Most of all, I suspect that what really provokes Jesus in today’s Gospel is the challenge: “Why do your disciples not live according to the tradition of the elders, but eat with defiled hands?” It’s a hostile question, probably asked with the intent of gathering evidence to use against Jesus. Apart from any sanitary purposes, the tradition of washing hands before meals is meant to signify holiness and purity of life, but by weaponizing it, the scribes and Pharisees are subverting and undermining its very meaning and purpose.

 

For example, it’s all well and good for me to have my hands washed at the lavabo before consecrating the bread and wine at the Eucharist. That ritual expresses my desire to approach the sacred mysteries with a pure heart and clean hands. But the minute I give in to the temptation to criticize the priest in the next parish down the road for not doing so, then I defeat the ritual’s whole purpose by making it an occasion of division and disunity.

 

Another example is making the sign of the cross.

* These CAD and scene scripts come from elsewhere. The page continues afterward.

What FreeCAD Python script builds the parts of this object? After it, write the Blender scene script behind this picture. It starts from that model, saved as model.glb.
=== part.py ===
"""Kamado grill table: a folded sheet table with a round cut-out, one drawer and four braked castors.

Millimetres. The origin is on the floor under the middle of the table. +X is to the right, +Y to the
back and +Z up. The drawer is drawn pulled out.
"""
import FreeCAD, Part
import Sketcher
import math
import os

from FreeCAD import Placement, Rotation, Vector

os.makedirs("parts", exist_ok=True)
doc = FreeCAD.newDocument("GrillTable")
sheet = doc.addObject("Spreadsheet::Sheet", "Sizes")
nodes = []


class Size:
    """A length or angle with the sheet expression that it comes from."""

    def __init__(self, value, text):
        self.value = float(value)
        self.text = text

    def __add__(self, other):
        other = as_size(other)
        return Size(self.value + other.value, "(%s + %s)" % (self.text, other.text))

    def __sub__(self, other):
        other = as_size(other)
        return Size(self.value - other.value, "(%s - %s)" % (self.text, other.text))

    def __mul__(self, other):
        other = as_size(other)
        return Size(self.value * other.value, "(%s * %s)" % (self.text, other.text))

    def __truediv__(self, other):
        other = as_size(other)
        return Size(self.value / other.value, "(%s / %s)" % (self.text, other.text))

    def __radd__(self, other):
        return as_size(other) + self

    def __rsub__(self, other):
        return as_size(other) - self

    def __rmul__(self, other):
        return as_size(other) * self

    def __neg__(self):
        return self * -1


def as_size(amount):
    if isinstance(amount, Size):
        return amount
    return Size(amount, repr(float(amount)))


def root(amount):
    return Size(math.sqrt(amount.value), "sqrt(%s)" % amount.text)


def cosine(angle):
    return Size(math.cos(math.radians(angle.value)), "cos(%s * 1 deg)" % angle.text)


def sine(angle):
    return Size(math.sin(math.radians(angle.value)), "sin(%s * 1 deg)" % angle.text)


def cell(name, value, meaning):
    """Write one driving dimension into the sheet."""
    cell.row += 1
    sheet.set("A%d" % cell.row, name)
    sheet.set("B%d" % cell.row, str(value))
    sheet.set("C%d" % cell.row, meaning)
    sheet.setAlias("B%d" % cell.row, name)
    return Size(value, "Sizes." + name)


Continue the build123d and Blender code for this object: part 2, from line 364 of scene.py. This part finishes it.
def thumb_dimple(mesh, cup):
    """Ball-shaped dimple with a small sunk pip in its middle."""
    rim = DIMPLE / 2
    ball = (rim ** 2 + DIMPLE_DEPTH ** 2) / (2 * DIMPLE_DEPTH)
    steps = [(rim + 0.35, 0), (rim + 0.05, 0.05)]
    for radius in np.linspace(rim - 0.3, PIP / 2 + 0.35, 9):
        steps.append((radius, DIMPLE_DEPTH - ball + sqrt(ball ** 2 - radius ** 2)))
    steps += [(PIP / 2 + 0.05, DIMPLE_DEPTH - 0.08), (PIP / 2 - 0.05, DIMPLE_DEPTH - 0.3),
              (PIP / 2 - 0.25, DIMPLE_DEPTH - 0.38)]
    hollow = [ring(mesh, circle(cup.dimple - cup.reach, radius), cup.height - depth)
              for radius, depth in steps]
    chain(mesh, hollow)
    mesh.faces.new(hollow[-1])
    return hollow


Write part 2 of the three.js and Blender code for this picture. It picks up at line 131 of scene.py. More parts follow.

Some of us find it spiritually helpful; others don’t. But once we start criticizing one another for either doing or not doing it, we violate its deepest meaning, which is our baptismal unity with God the Holy Trinity.

 

In sum, we rejoice in keeping God’s commandments, which are given for our eternal good. And we rejoice in the traditions that have been handed down to us in the Church, which, when rightly used, help us grow in the knowledge and love of God. But we need always to beware of allowing those traditions to become a source of division and contention among us, for then we defeat their very purpose of building up our fellowship in the Body of Christ.